Does anyone have access to the pdf in the thread above?  It's apparently a dead link now.  Appreciate any assistance!


----------



## sundown farms (Oct 14, 2016)

Yup. If it is not rusted out I would jump on it.


----------



## gr0uch0 (Oct 14, 2016)

Sundown, you've got access to the pdf??  Can you post a new link?


----------



## sundown farms (Oct 14, 2016)

gr0uch0 - I was replying that Yup I would buy it. Sorry, I do not have the pdf but hope someone does. Hopefully, @WorkedTheWorld will repost it.


----------



## chef jimmyj (Oct 14, 2016)

gr0uch0 said:


> Does anyone have access to the pdf in the thread above?  It's apparently a dead link now.  Appreciate any assistance!


I am not sure the PDF is recoverable. I had a NB Offset for years. If you search Horizontal Offset Mods, or for your smoker, you will find hundreds of posts. They are all basically the same. Add a Heat Baffle, Tuning Plates, Lower the Stack to grate level and seal it up with RTV and you are good to go. Other than a big deal Reverse Flow Mod, there is not much else function wise you need...JJ


----------



## thebig1 (Oct 14, 2016)

gr0uch0 said:


> Does anyone have access to the pdf in the thread above?  It's apparently a dead link now.  Appreciate any assistance!

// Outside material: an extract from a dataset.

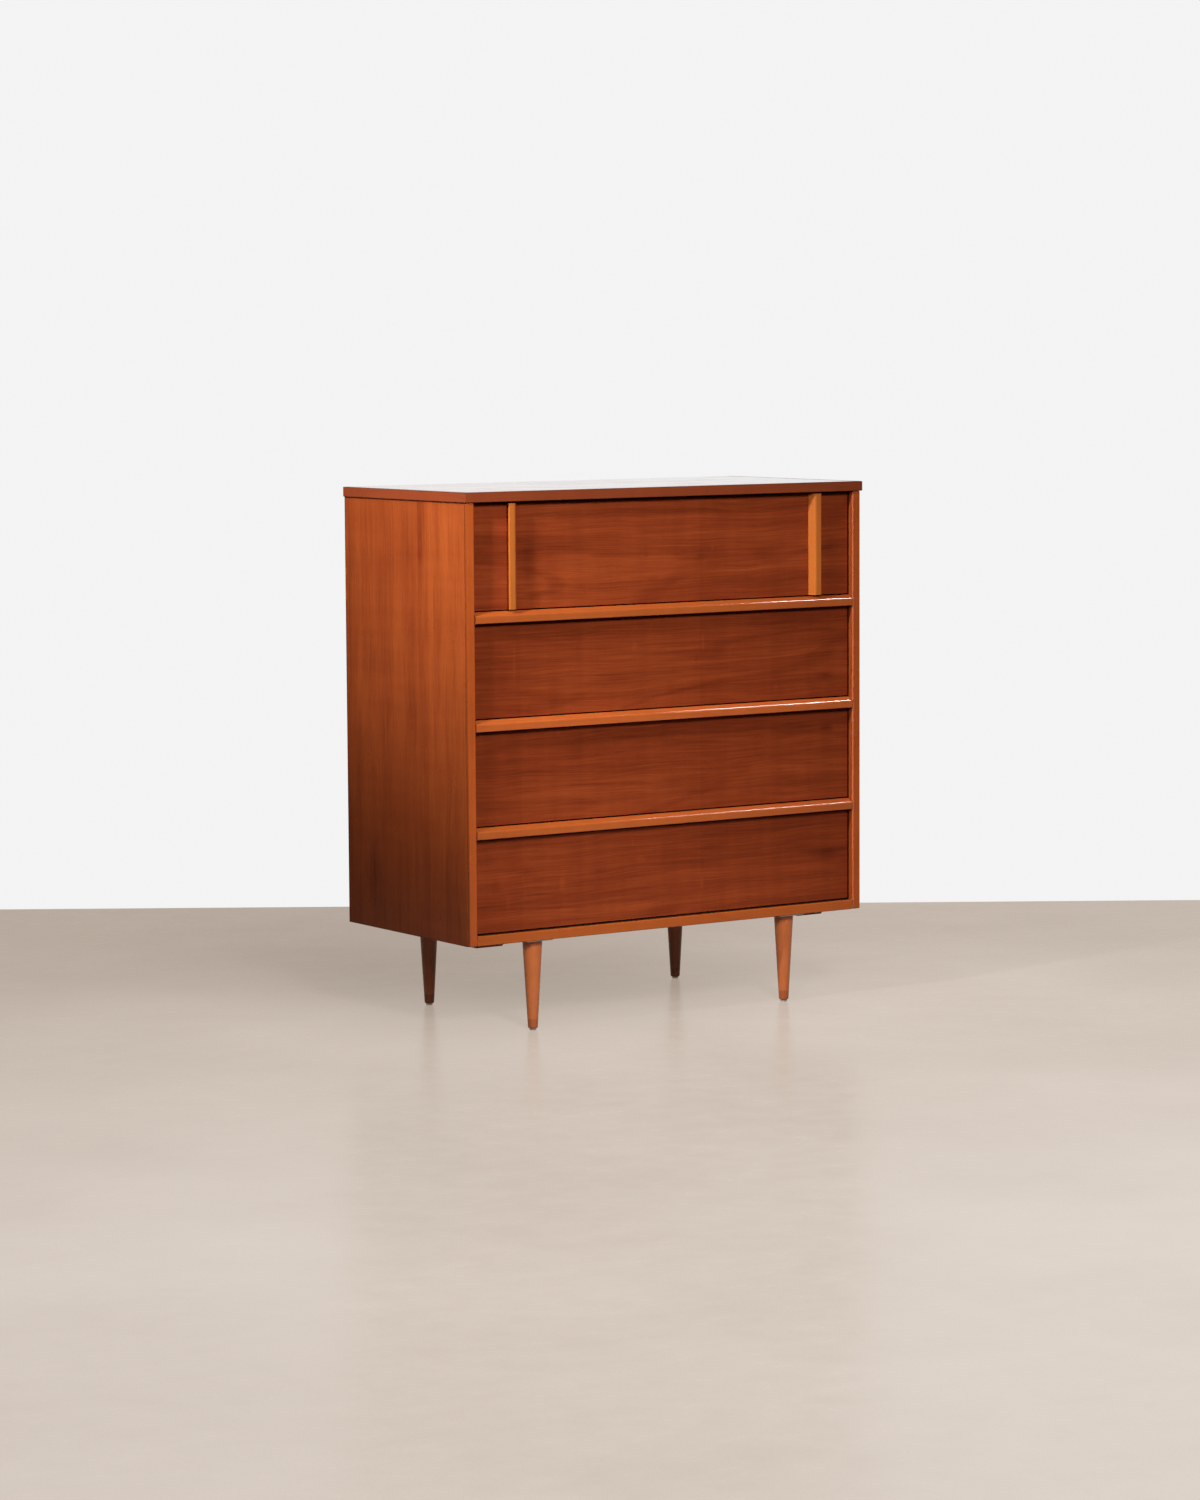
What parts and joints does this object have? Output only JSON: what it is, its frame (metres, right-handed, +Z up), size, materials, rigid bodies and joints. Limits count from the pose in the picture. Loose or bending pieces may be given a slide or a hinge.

Groucho and anyone else, message me your email. I downloaded that PDF to my phone when it was listed. I don't know if I can put it up here or not but I have it.


----------



## workedtheworld (Oct 14, 2016)

SmokerModificationsArticleUpdatedandrev4.pdf 1,249k .pdf file

Gr0uch0, I have tried to attach a copy of the pdf to this reply. Contact me at [email protected] if this does not work. Worked_the_World (Cliff Farris). Good luck.


----------



## gabe72leon (May 2, 2017)

Any chance someone has the link for the PDF? Thanks.


----------



## thebig1 (May 2, 2017)

The PDF links above open just fine on my computer.  I wonder if it's a phone problem, such as your phone won't open PDF's.


----------



## gabe72leon (May 11, 2017)

Thank you. I was able to open it on my laptop.


----------